Jennifer Drake is no stranger to the conducting podium. As the music director of Serenata Orchestra, a community orchestra based in Boise, Idaho, she picks up the baton from time to time. “Conducting is maybe about 10 percent of what I do,” said the violist. “But it’s becoming an increasingly important component of my life.”

After a March trip to New York City, conducting is destined to play a bigger role for her. She was one of 12 conductor fellows who attended last month’s inaugural International Women’s Conducting Workshop hosted by the New York Conducting Institute in Chelsea.

Conducting is a traditionally male-dominated occupation — in 2016, just 9 percent of music directors in the United States were women, according to the League of American Orchestras. Drake is the only female conductor of a community orchestra in the state of Idaho.

“What’s disappointing is ... we’ve seen a growing number of women playing in the orchestra, but we haven’t seen the same growth on the podium.” said Diane Wittry, principal conductor of the Allentown Symphony Orchestra and the workshop’s instructor.

She likened the enduring dearth of women conductors to a parallel situation in the business world. “We’ve seen some growth of women executives in business, but not as much growth as we would’ve hoped or expected for,” she said.

The workshop, held at the National Opera Center on Seventh Avenue, focused on techniques and movements. The subtleties often omitted in a unisex conducting class were included here. “Women tend to cave their shoulder a little bit more as a natural body stance than men, who tend to stand with their shoulders back more — this affects conducting,” Wittry said. “In this workshop, we were able to talk about some of those things.”

Drake praised the workshop’s organizers for focusing on more than score and instrumental education. “It helps people learn how to move and get the ideas out from their head into their hand, so it can be communicated to the orchestra,” Drake said of the “baton basics” portion of the workshop.

“Conductors have to be able to know everything that’s in the score on the printed page,” she said. “But we also have to know the people in the orchestra and the instruments that they are playing, we need to be able to inspire them to create the music that’s written on the page, and bring it to life.”

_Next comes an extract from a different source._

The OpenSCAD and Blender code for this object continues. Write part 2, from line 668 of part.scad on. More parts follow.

Drake recalled that she was “skeptical” about attending a women-specific workshop. “Oftentimes in competitive professional situations, women can be catty and cut each other down,” she said. “But this has been an incredible supportive group of women.”

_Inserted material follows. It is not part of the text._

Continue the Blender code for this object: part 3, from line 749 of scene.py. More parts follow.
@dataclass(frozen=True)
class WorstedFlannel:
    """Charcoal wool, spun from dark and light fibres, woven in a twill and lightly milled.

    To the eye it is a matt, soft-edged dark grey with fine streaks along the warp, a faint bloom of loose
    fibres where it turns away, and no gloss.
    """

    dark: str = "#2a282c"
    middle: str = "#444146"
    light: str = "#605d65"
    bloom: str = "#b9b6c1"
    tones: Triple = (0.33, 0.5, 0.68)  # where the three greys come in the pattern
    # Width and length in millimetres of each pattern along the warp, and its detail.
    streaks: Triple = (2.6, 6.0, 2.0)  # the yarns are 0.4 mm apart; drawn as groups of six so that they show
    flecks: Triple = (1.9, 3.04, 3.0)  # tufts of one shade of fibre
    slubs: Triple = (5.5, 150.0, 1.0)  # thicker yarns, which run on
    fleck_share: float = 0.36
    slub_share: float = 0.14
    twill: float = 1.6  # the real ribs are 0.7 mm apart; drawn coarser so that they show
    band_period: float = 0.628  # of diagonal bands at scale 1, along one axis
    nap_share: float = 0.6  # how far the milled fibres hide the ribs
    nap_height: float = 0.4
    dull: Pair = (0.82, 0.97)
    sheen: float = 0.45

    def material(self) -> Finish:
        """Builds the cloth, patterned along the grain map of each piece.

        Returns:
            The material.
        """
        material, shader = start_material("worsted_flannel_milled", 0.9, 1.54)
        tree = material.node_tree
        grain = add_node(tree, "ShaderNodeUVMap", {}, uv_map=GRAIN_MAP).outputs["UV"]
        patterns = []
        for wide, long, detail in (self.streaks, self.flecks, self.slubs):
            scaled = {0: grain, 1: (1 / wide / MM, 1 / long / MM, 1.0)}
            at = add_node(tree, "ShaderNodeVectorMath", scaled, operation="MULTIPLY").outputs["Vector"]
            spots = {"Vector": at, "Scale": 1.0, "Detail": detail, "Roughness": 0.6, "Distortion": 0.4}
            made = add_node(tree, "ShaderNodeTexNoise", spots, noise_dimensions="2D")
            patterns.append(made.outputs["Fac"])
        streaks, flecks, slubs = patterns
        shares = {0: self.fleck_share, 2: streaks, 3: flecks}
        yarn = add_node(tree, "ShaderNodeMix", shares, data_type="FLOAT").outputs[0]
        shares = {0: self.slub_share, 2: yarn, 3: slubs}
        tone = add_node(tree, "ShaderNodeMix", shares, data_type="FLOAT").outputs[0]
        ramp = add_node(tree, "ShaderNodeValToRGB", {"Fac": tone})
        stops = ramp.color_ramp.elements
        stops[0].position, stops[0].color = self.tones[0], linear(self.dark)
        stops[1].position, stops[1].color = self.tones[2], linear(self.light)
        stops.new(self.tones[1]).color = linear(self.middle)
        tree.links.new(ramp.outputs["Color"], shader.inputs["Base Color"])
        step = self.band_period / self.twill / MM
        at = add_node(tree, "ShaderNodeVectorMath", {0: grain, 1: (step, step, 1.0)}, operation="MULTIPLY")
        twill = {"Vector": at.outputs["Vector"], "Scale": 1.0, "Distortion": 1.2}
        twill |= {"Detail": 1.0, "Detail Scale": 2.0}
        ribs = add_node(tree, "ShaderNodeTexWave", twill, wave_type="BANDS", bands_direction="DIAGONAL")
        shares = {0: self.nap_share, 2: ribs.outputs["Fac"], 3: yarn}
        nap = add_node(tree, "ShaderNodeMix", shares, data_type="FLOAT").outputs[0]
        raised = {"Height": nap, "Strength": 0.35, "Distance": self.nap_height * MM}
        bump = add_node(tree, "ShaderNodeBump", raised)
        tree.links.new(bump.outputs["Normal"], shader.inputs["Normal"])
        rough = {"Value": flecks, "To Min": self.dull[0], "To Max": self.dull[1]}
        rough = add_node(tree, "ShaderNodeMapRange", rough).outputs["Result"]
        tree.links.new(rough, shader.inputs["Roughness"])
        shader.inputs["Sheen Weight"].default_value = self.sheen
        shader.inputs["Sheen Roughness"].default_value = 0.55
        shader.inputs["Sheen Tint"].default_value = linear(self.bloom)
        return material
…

The workshop featured two full orchestra sessions and five sextet sessions. Each conducting fellow had 13 minutes of “podium time” during each of the seven sessions. The sextet and the orchestra — comprised of professional musicians who are mostly freelancers in New York City — played Stravinsky’s “Firebird Suite” (the 1919 version) and Tchaikovsky’s Symphony No. 5 under the direction of the conducting fellows.

Susan Metcalf, the orchestra’s concertmaster, said the workshop was a memorable experience. “I had to forget everything I learned” in order to not only follow the fellows — some are in their early 20’s and were there to learn from mistakes — but also to support them, she said. “I really wanted them to know that I was on their side, that they were safe in front of us.”

The workshop also included a series of career seminars and panel discussions featuring established female conductors Victoria Bond, Teresa Cheung, Janna Hymes and Gisele Ben-Dor. The discussions covered topics such as succeeding in a male-dominated field.

“Conducting is a very lonely job, male or female,” Wittry said. “There are very few conductors in each city, especially in a smaller city.”

The workshop brought 19-year-old Lucy Becker, a music education student at University of Kentucky, to New York City for the first time. She was one of eight auditor fellows who didn’t conduct on the podium, but were invited to attend all of the classes and panel discussions.

“We talked about lots of questions you can’t Google,” she said. “To talk with women that are in this life, living the life that I want to have as a conductor, as a musician — that’s the best you can get.”